Stated goal:
Extract the listing in its entirety, keeping each line identical to the original.

begin Excerpted records

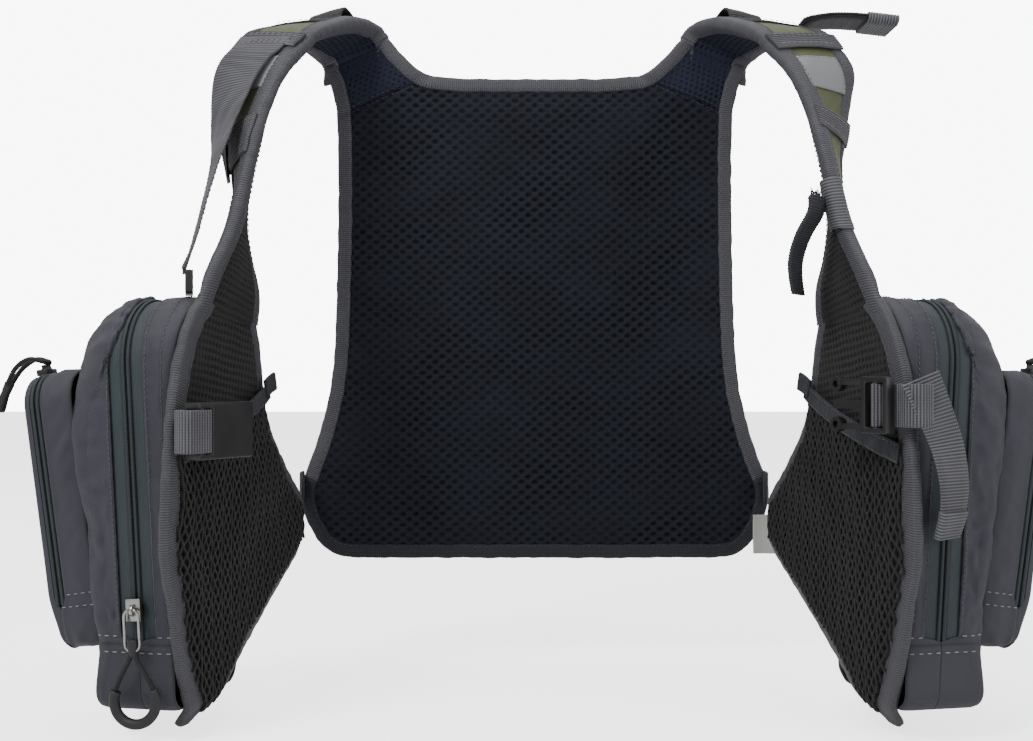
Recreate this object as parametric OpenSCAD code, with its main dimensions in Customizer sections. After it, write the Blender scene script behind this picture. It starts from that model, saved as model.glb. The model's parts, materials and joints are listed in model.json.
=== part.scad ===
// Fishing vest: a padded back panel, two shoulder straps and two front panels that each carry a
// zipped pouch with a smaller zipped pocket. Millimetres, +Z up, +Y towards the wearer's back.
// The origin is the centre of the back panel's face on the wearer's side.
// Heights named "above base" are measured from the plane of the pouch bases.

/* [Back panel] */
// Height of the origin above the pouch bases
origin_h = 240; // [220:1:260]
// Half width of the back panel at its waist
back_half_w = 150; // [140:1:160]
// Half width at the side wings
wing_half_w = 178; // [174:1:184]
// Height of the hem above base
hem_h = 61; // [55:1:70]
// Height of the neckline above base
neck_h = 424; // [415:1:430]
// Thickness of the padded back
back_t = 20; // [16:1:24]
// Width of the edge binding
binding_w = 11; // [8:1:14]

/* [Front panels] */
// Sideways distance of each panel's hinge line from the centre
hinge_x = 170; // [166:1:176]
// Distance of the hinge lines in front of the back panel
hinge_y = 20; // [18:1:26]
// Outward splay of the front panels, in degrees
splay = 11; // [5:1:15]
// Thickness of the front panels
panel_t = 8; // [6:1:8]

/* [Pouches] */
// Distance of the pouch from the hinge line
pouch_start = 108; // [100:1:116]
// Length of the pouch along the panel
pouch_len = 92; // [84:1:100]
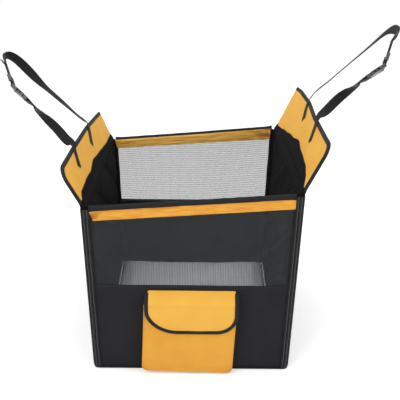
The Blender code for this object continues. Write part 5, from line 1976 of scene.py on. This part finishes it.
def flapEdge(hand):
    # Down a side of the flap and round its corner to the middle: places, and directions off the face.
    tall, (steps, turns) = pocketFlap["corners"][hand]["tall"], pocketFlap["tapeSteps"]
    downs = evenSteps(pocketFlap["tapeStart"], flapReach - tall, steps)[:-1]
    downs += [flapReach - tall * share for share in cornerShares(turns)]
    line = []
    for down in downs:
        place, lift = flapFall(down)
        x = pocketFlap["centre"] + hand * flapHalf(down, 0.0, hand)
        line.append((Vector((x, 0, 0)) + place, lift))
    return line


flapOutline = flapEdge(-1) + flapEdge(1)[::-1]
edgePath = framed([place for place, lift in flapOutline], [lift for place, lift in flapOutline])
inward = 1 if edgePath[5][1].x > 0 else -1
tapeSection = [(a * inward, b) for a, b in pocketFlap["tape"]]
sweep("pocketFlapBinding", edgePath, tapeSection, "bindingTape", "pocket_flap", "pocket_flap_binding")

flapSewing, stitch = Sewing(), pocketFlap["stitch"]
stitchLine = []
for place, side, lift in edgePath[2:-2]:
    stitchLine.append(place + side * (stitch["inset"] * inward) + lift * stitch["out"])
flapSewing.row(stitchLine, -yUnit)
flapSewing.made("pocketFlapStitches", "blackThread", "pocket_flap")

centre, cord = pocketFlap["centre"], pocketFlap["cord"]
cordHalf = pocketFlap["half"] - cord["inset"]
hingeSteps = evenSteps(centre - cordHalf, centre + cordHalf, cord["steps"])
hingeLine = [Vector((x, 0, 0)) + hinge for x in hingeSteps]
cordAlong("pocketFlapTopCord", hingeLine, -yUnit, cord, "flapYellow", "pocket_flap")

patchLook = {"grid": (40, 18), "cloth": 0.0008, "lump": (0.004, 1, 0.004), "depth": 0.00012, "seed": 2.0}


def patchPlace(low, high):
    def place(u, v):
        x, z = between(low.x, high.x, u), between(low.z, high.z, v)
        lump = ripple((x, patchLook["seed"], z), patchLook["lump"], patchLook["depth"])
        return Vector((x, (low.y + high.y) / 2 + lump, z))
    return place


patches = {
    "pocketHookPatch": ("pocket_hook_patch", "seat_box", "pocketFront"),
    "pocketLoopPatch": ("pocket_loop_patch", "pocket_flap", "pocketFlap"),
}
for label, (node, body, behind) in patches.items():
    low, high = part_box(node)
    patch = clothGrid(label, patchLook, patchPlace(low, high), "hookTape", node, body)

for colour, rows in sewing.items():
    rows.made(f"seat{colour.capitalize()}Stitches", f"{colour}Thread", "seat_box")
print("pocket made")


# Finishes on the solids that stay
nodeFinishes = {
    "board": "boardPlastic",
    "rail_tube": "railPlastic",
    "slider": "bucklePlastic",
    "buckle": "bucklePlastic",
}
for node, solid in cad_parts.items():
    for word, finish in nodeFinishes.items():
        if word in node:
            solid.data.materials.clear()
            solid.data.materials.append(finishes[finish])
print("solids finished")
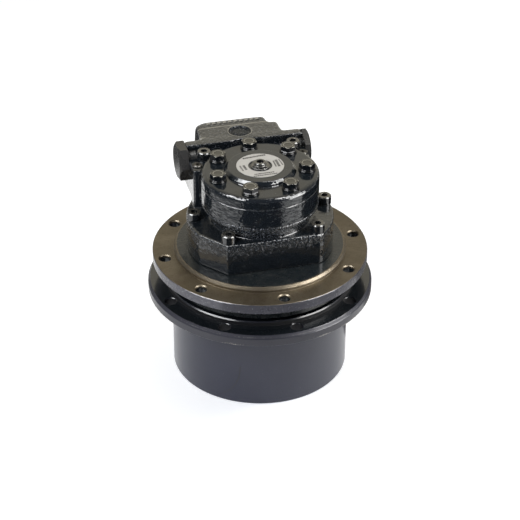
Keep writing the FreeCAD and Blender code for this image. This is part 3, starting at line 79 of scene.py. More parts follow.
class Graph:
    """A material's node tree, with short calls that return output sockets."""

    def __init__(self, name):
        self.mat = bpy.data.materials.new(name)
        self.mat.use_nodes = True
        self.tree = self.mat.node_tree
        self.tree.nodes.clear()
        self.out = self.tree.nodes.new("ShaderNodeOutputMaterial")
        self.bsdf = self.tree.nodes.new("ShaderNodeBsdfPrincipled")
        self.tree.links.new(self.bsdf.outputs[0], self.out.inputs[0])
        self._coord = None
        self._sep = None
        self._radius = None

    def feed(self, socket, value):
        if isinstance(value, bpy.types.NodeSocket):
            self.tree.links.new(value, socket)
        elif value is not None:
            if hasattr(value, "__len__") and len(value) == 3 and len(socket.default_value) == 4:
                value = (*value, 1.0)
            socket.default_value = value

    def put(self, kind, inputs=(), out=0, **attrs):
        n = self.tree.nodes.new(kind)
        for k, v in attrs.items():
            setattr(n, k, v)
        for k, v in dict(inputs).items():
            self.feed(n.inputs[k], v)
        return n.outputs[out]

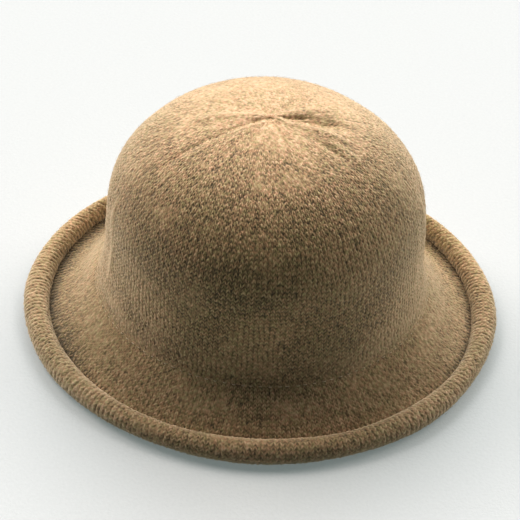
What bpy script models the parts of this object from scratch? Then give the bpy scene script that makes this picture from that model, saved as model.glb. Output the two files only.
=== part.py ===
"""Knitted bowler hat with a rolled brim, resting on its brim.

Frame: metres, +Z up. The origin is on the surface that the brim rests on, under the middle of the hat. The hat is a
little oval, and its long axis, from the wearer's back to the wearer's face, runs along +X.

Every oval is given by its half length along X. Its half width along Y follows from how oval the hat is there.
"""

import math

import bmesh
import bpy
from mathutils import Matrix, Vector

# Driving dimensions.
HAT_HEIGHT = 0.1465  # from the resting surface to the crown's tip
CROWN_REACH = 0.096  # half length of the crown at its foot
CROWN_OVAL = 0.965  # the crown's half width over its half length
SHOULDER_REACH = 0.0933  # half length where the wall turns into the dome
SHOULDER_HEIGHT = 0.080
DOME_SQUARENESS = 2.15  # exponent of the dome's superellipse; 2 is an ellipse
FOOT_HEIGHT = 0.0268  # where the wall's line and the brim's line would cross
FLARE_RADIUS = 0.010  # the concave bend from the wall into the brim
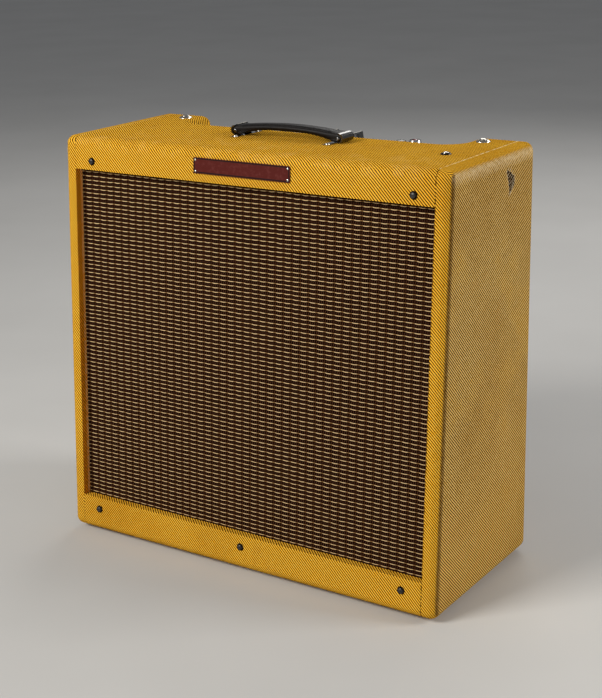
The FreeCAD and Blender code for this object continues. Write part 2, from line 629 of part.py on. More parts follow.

end Excerpted records

Response to the exercise:
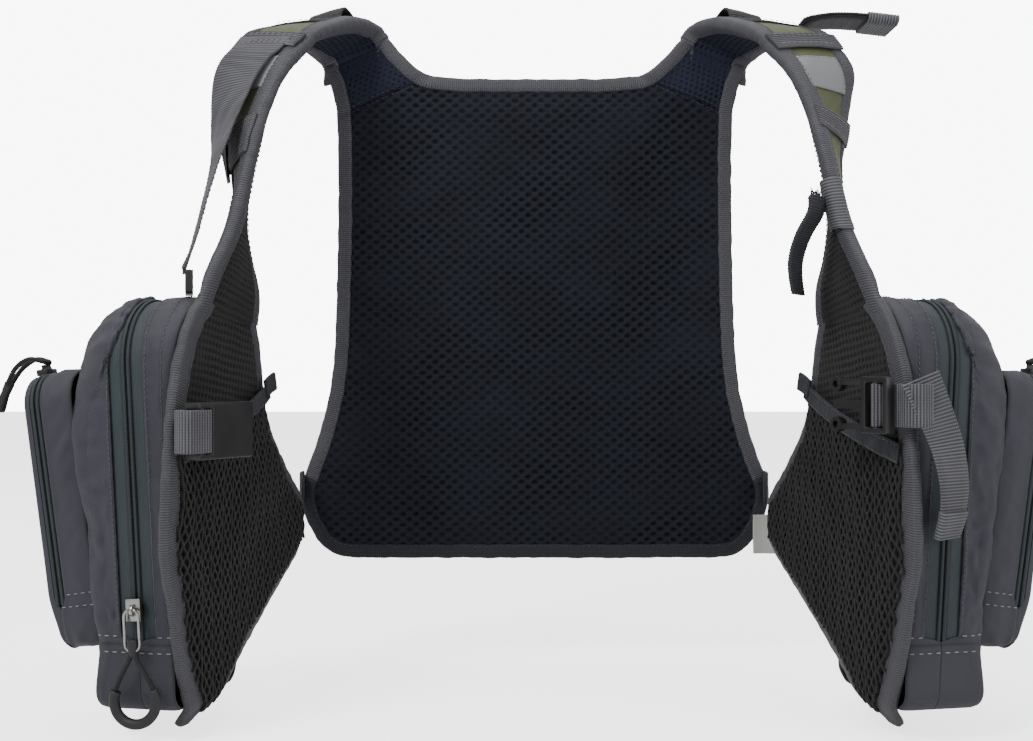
Recreate this object as parametric OpenSCAD code, with its main dimensions in Customizer sections. After it, write the Blender scene script behind this picture. It starts from that model, saved as model.glb. The model's parts, materials and joints are listed in model.json.
=== part.scad ===
// Fishing vest: a padded back panel, two shoulder straps and two front panels that each carry a
// zipped pouch with a smaller zipped pocket. Millimetres, +Z up, +Y towards the wearer's back.
// The origin is the centre of the back panel's face on the wearer's side.
// Heights named "above base" are measured from the plane of the pouch bases.

/* [Back panel] */
// Height of the origin above the pouch bases
origin_h = 240; // [220:1:260]
// Half width of the back panel at its waist
back_half_w = 150; // [140:1:160]
// Half width at the side wings
wing_half_w = 178; // [174:1:184]
// Height of the hem above base
hem_h = 61; // [55:1:70]
// Height of the neckline above base
neck_h = 424; // [415:1:430]
// Thickness of the padded back
back_t = 20; // [16:1:24]
// Width of the edge binding
binding_w = 11; // [8:1:14]

/* [Front panels] */
// Sideways distance of each panel's hinge line from the centre
hinge_x = 170; // [166:1:176]
// Distance of the hinge lines in front of the back panel
hinge_y = 20; // [18:1:26]
// Outward splay of the front panels, in degrees
splay = 11; // [5:1:15]
// Thickness of the front panels
panel_t = 8; // [6:1:8]

/* [Pouches] */
// Distance of the pouch from the hinge line
pouch_start = 108; // [100:1:116]
// Length of the pouch along the panel
pouch_len = 92; // [84:1:100]
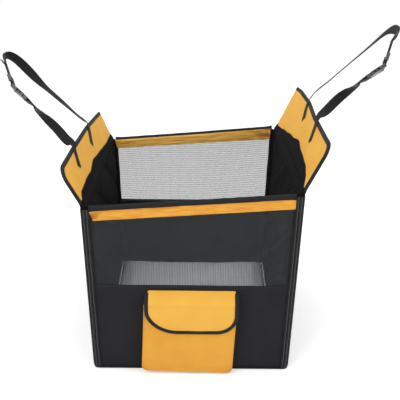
The Blender code for this object continues. Write part 5, from line 1976 of scene.py on. This part finishes it.
def flapEdge(hand):
    # Down a side of the flap and round its corner to the middle: places, and directions off the face.
    tall, (steps, turns) = pocketFlap["corners"][hand]["tall"], pocketFlap["tapeSteps"]
    downs = evenSteps(pocketFlap["tapeStart"], flapReach - tall, steps)[:-1]
    downs += [flapReach - tall * share for share in cornerShares(turns)]
    line = []
    for down in downs:
        place, lift = flapFall(down)
        x = pocketFlap["centre"] + hand * flapHalf(down, 0.0, hand)
        line.append((Vector((x, 0, 0)) + place, lift))
    return line


flapOutline = flapEdge(-1) + flapEdge(1)[::-1]
edgePath = framed([place for place, lift in flapOutline], [lift for place, lift in flapOutline])
inward = 1 if edgePath[5][1].x > 0 else -1
tapeSection = [(a * inward, b) for a, b in pocketFlap["tape"]]
sweep("pocketFlapBinding", edgePath, tapeSection, "bindingTape", "pocket_flap", "pocket_flap_binding")

flapSewing, stitch = Sewing(), pocketFlap["stitch"]
stitchLine = []
for place, side, lift in edgePath[2:-2]:
    stitchLine.append(place + side * (stitch["inset"] * inward) + lift * stitch["out"])
flapSewing.row(stitchLine, -yUnit)
flapSewing.made("pocketFlapStitches", "blackThread", "pocket_flap")

centre, cord = pocketFlap["centre"], pocketFlap["cord"]
cordHalf = pocketFlap["half"] - cord["inset"]
hingeSteps = evenSteps(centre - cordHalf, centre + cordHalf, cord["steps"])
hingeLine = [Vector((x, 0, 0)) + hinge for x in hingeSteps]
cordAlong("pocketFlapTopCord", hingeLine, -yUnit, cord, "flapYellow", "pocket_flap")

patchLook = {"grid": (40, 18), "cloth": 0.0008, "lump": (0.004, 1, 0.004), "depth": 0.00012, "seed": 2.0}


def patchPlace(low, high):
    def place(u, v):
        x, z = between(low.x, high.x, u), between(low.z, high.z, v)
        lump = ripple((x, patchLook["seed"], z), patchLook["lump"], patchLook["depth"])
        return Vector((x, (low.y + high.y) / 2 + lump, z))
    return place


patches = {
    "pocketHookPatch": ("pocket_hook_patch", "seat_box", "pocketFront"),
    "pocketLoopPatch": ("pocket_loop_patch", "pocket_flap", "pocketFlap"),
}
for label, (node, body, behind) in patches.items():
    low, high = part_box(node)
    patch = clothGrid(label, patchLook, patchPlace(low, high), "hookTape", node, body)

for colour, rows in sewing.items():
    rows.made(f"seat{colour.capitalize()}Stitches", f"{colour}Thread", "seat_box")
print("pocket made")


# Finishes on the solids that stay
nodeFinishes = {
    "board": "boardPlastic",
    "rail_tube": "railPlastic",
    "slider": "bucklePlastic",
    "buckle": "bucklePlastic",
}
for node, solid in cad_parts.items():
    for word, finish in nodeFinishes.items():
        if word in node:
            solid.data.materials.clear()
            solid.data.materials.append(finishes[finish])
print("solids finished")
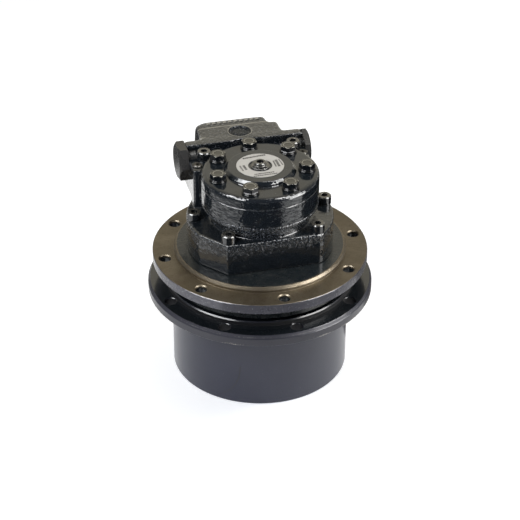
Keep writing the FreeCAD and Blender code for this image. This is part 3, starting at line 79 of scene.py. More parts follow.
class Graph:
    """A material's node tree, with short calls that return output sockets."""

    def __init__(self, name):
        self.mat = bpy.data.materials.new(name)
        self.mat.use_nodes = True
        self.tree = self.mat.node_tree
        self.tree.nodes.clear()
        self.out = self.tree.nodes.new("ShaderNodeOutputMaterial")
        self.bsdf = self.tree.nodes.new("ShaderNodeBsdfPrincipled")
        self.tree.links.new(self.bsdf.outputs[0], self.out.inputs[0])
        self._coord = None
        self._sep = None
        self._radius = None

    def feed(self, socket, value):
        if isinstance(value, bpy.types.NodeSocket):
            self.tree.links.new(value, socket)
        elif value is not None:
            if hasattr(value, "__len__") and len(value) == 3 and len(socket.default_value) == 4:
                value = (*value, 1.0)
            socket.default_value = value

    def put(self, kind, inputs=(), out=0, **attrs):
        n = self.tree.nodes.new(kind)
        for k, v in attrs.items():
            setattr(n, k, v)
        for k, v in dict(inputs).items():
            self.feed(n.inputs[k], v)
        return n.outputs[out]

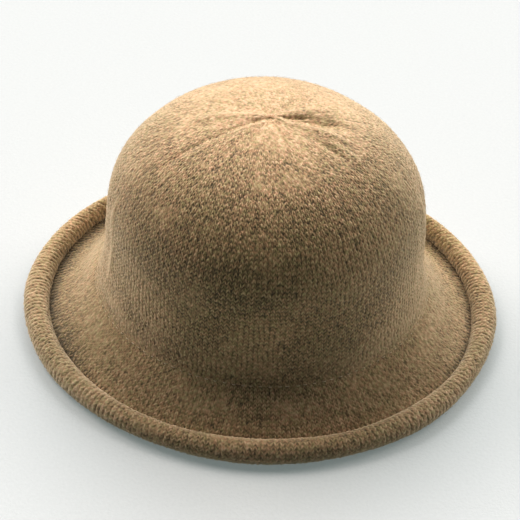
What bpy script models the parts of this object from scratch? Then give the bpy scene script that makes this picture from that model, saved as model.glb. Output the two files only.
=== part.py ===
"""Knitted bowler hat with a rolled brim, resting on its brim.

Frame: metres, +Z up. The origin is on the surface that the brim rests on, under the middle of the hat. The hat is a
little oval, and its long axis, from the wearer's back to the wearer's face, runs along +X.

Every oval is given by its half length along X. Its half width along Y follows from how oval the hat is there.
"""

import math

import bmesh
import bpy
from mathutils import Matrix, Vector

# Driving dimensions.
HAT_HEIGHT = 0.1465  # from the resting surface to the crown's tip
CROWN_REACH = 0.096  # half length of the crown at its foot
CROWN_OVAL = 0.965  # the crown's half width over its half length
SHOULDER_REACH = 0.0933  # half length where the wall turns into the dome
SHOULDER_HEIGHT = 0.080
DOME_SQUARENESS = 2.15  # exponent of the dome's superellipse; 2 is an ellipse
FOOT_HEIGHT = 0.0268  # where the wall's line and the brim's line would cross
FLARE_RADIUS = 0.010  # the concave bend from the wall into the brim
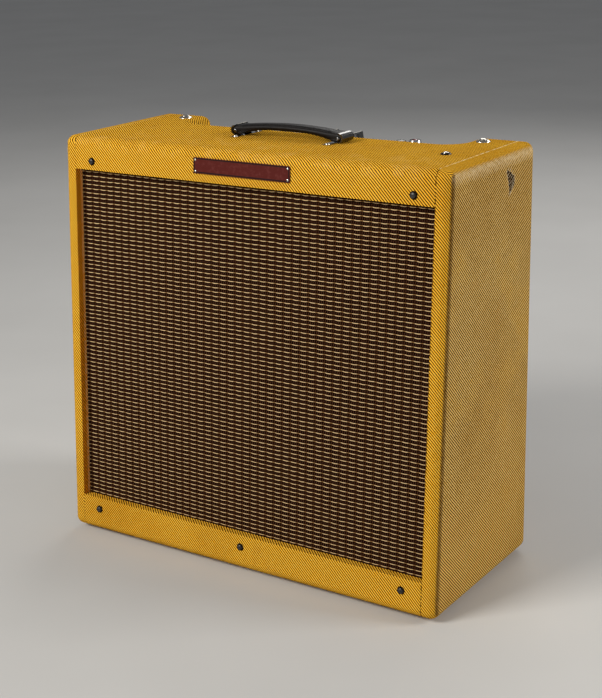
The FreeCAD and Blender code for this object continues. Write part 2, from line 629 of part.py on. More parts follow.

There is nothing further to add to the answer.